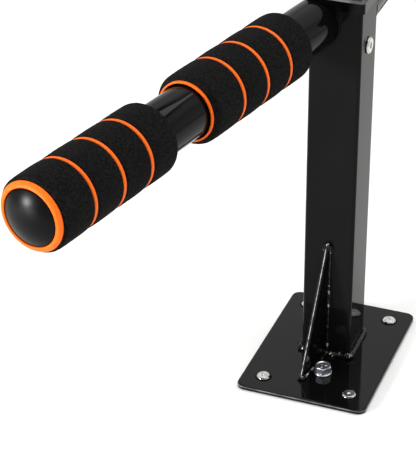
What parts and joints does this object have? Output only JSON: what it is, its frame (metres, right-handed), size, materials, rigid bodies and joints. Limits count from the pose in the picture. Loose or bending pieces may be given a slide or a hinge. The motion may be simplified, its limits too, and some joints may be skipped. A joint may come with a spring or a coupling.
{
  "type": "pull up bar",
  "caption": "Bracket-mounted pull-up bar: a round bar between posts on base plates, with angled outer handles in ringed foam grips.",
  "frame": {"origin": "on the mounting plane of the two base plates, under the middle of the whole object", "axes": "+Z away from the surface the plates are fixed to, +Y along the bar, -X the side the handles lean to"},
  "size_m": [0.1652, 1.3072, 0.315],
  "materials": {
    "black_paint": "gloss",
    "black_plastic": "satin gloss",
    "black_foam": "matt closed-cell foam",
    "orange_foam": "matt closed-cell foam",
    "zinc": "bright zinc plate"
  },
  "bodies": {
    "root": {"crossbar": "black_paint", "left_base_plate": "black_paint", "left_cross_bolt": "zinc", "left_cross_nut": "zinc", "left_dome_cap": "black_plastic", "left_gusset": "black_paint", "left_handle_tube": "black_paint", "left_hex_bolt": "zinc", "left_hex_washer": "zinc", "left_inner_grip_end_ring": "orange_foam", "left_inner_grip_foam": "black_foam", "left_inner_grip_ring_1": "orange_foam", "left_inner_grip_ring_2": "orange_foam", "left_inner_grip_ring_3": "orange_foam", "left_mount_screw_1": "zinc", "left_mount_screw_2": "zinc", "left_mount_screw_3": "zinc", "left_mount_screw_4": "zinc", "left_outer_grip_end_ring": "orange_foam", "left_outer_grip_foam": "black_foam", "left_outer_grip_ring_1": "orange_foam", "left_outer_grip_ring_2": "orange_foam", "left_outer_grip_ring_3": "orange_foam", "left_post": "black_paint", "left_post_cap": "black_plastic", "right_base_plate": "black_paint", "right_cross_bolt": "zinc", "right_cross_nut": "zinc", "right_dome_cap": "black_plastic", "right_gusset": "black_paint", "right_handle_tube": "black_paint", "right_hex_bolt": "zinc", "right_hex_washer": "zinc", "right_inner_grip_end_ring": "orange_foam", "right_inner_grip_foam": "black_foam", "right_inner_grip_ring_1": "orange_foam", "right_inner_grip_ring_2": "orange_foam", "right_inner_grip_ring_3": "orange_foam", "right_mount_screw_1": "zinc", "right_mount_screw_2": "zinc", "right_mount_screw_3": "zinc", "right_mount_screw_4": "zinc", "right_outer_grip_end_ring": "orange_foam", "right_outer_grip_foam": "black_foam", "right_outer_grip_ring_1": "orange_foam", "right_outer_grip_ring_2": "orange_foam", "right_outer_grip_ring_3": "orange_foam", "right_post": "black_paint", "right_post_cap": "black_plastic"}
  },
  "joints": []
}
_ _ _ _ _
__WHAT TO DO__
Word for word, restate all of the data shown above.

__EXERCISE SOLUTION__
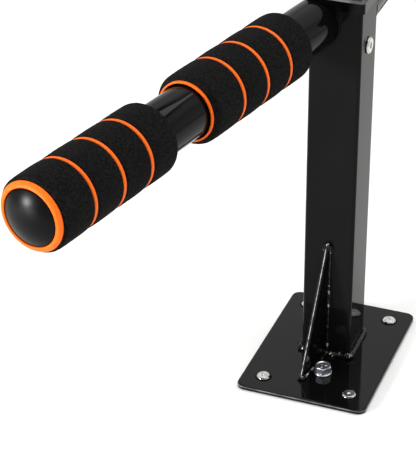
What parts and joints does this object have? Output only JSON: what it is, its frame (metres, right-handed), size, materials, rigid bodies and joints. Limits count from the pose in the picture. Loose or bending pieces may be given a slide or a hinge. The motion may be simplified, its limits too, and some joints may be skipped. A joint may come with a spring or a coupling.
{
  "type": "pull up bar",
  "caption": "Bracket-mounted pull-up bar: a round bar between posts on base plates, with angled outer handles in ringed foam grips.",
  "frame": {"origin": "on the mounting plane of the two base plates, under the middle of the whole object", "axes": "+Z away from the surface the plates are fixed to, +Y along the bar, -X the side the handles lean to"},
  "size_m": [0.1652, 1.3072, 0.315],
  "materials": {
    "black_paint": "gloss",
    "black_plastic": "satin gloss",
    "black_foam": "matt closed-cell foam",
    "orange_foam": "matt closed-cell foam",
    "zinc": "bright zinc plate"
  },
  "bodies": {
    "root": {"crossbar": "black_paint", "left_base_plate": "black_paint", "left_cross_bolt": "zinc", "left_cross_nut": "zinc", "left_dome_cap": "black_plastic", "left_gusset": "black_paint", "left_handle_tube": "black_paint", "left_hex_bolt": "zinc", "left_hex_washer": "zinc", "left_inner_grip_end_ring": "orange_foam", "left_inner_grip_foam": "black_foam", "left_inner_grip_ring_1": "orange_foam", "left_inner_grip_ring_2": "orange_foam", "left_inner_grip_ring_3": "orange_foam", "left_mount_screw_1": "zinc", "left_mount_screw_2": "zinc", "left_mount_screw_3": "zinc", "left_mount_screw_4": "zinc", "left_outer_grip_end_ring": "orange_foam", "left_outer_grip_foam": "black_foam", "left_outer_grip_ring_1": "orange_foam", "left_outer_grip_ring_2": "orange_foam", "left_outer_grip_ring_3": "orange_foam", "left_post": "black_paint", "left_post_cap": "black_plastic", "right_base_plate": "black_paint", "right_cross_bolt": "zinc", "right_cross_nut": "zinc", "right_dome_cap": "black_plastic", "right_gusset": "black_paint", "right_handle_tube": "black_paint", "right_hex_bolt": "zinc", "right_hex_washer": "zinc", "right_inner_grip_end_ring": "orange_foam", "right_inner_grip_foam": "black_foam", "right_inner_grip_ring_1": "orange_foam", "right_inner_grip_ring_2": "orange_foam", "right_inner_grip_ring_3": "orange_foam", "right_mount_screw_1": "zinc", "right_mount_screw_2": "zinc", "right_mount_screw_3": "zinc", "right_mount_screw_4": "zinc", "right_outer_grip_end_ring": "orange_foam", "right_outer_grip_foam": "black_foam", "right_outer_grip_ring_1": "orange_foam", "right_outer_grip_ring_2": "orange_foam", "right_outer_grip_ring_3": "orange_foam", "right_post": "black_paint", "right_post_cap": "black_plastic"}
  },
  "joints": []
}